My last one was a 66 Valiant I paid 235 dollars for in 1986 and drove it until 1995 when I retired. I drove it the last 11 months with a torsion bar that had spun in the frame and the car resting on the bumpstop on one side and junked it when it was due for inspection again.That car sat 4 days at the terminal and was drifted over with blowing snow at -16 degrees and started right up. I was able to jump a lot of the almost new cars that were sitting there and wouldn’t start.
I had it up well over 90 on the way to the junkyard, just to give it a treat.
40 years ago I met an elderly fellow who had been one of hundreds of young men who had participated in my former community’s oil boom about 60 years earlier. He was part of a crew that built thousands of those old wooden oil derricks that you see in pictures. I gave him a ride in my restored 1921 Model ‘T’ Ford.
Since he a had roots in that community, he didn’t want to move to the next boomtown when oil was discovered there a few years later. He and five other men pooled their money and bought a BRAND NEW BEATER, a Model ‘T’ Ford. It cost a bit under $400, touring top and side curtains included. No heater, and certainly no A/C. Every working morning about 5:00, six guys would pile into the ‘T’ for a 35 mile ride across the hills on completely unimproved roads that were little more than two rutted tire tracks. In the evening, they drove home. It had to be pretty tight. The Model ‘T’ was not a large car. After about six months of commuting, their first ‘T’ was completely worn out due to about 9000 miles of mistreatment and abuse. So they scavenged the top and side curtains off of their first car, the only parts that weren’t worn out, and bought a new one for $35 less. They pushed their “old” car off into a ravine. This was repeated over a period of about four years until the new oil field was saturated with wells. There is absolutely nothing there today but rolling pasture land.

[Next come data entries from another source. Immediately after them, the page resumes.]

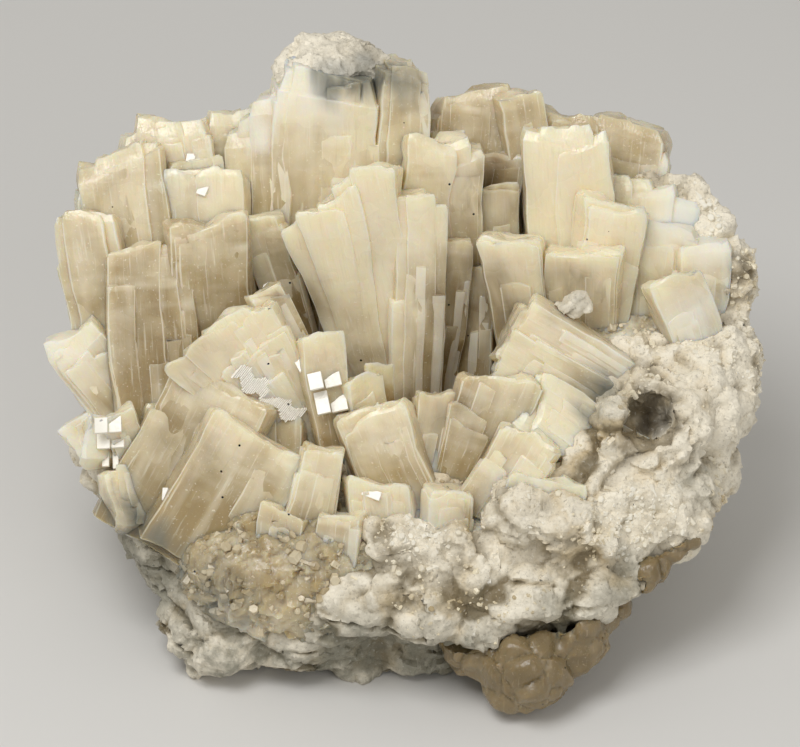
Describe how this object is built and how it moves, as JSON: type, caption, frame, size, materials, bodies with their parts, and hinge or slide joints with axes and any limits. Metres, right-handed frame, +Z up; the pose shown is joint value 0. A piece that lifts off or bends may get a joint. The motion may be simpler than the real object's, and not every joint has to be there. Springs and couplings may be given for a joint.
{
  "type": "witherite specimen",
  "caption": "Mineral specimen: milky, blocky witherite crystals fanning out of a hollow in pale rock, standing on its flat worn base.",
  "frame": {"origin": "the middle of the flat base that the specimen stands on", "axes": "+X to the right as the display side is faced, +Y to the back, +Z up; the display side looks forward and up"},
  "size_m": [0.1442, 0.1064, 0.103],
  "materials": {
    "pale_rock": "rough chalky rock, white to grey, in thin ledges",
    "witherite": "milky cream to tan crystal with a waxy lustre and fine growth lines",
    "tan_witherite": "smooth rounded tan crystal with a waxy lustre",
    "white_crust": "dull white crust"
  },
  "bodies": {
    "root": {"matrix": "pale_rock", "witherite_crystals": "witherite", "underside_nodules": "tan_witherite", "tower_crust": "white_crust", "crumb": "white_crust"}
  },
  "joints": []
}
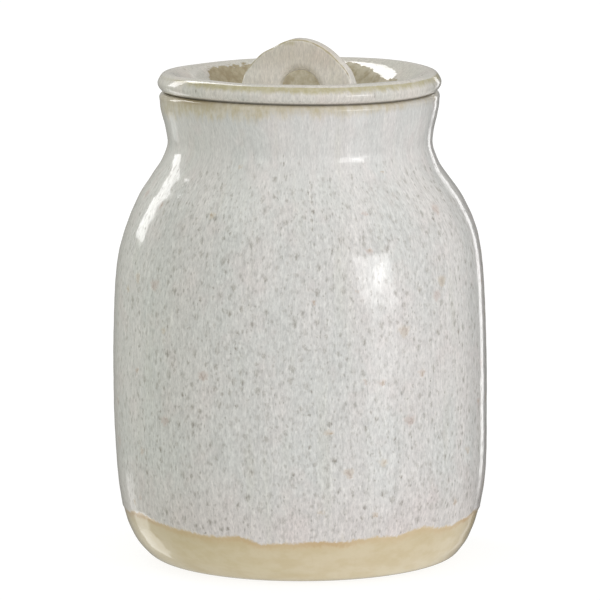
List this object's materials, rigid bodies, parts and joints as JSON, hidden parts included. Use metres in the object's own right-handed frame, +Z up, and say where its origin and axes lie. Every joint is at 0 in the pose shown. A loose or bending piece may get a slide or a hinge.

MG McAnick Thanks for reminding me of my Father’s stories. He was cowboying for a cattle ranch on the West slope of the Rockies. His first car was a new 1926 Model ‘T’ roadster. The price was $305 F.O.B. Denver. There were no dealerships. You paid an agent and the car was shipped to a designated rail station. He said Denver was the only one in CO. He had to take the train across the Rockies, pick up the car and drive it back to the ranch. Of course the roads were nothing we would call roads. He said it was quite an experience to cross the Rockies while learning to drive! June 1927 he married my Mother in Rifle CO and moved her to the ranch where she cooked, sewed, and tended the garden/chickens and pigs. When it was time for a new car you took your “old” car to the agent who gave you $50 and insured the vehicle was destroyed. The last thing manufacturers wanted was a used vehicle and parts supply available. He bought a new 1927 Chevrolet roadster. That was the last new vehicle he bought until a 1952 Chevrolet which they had when I was born.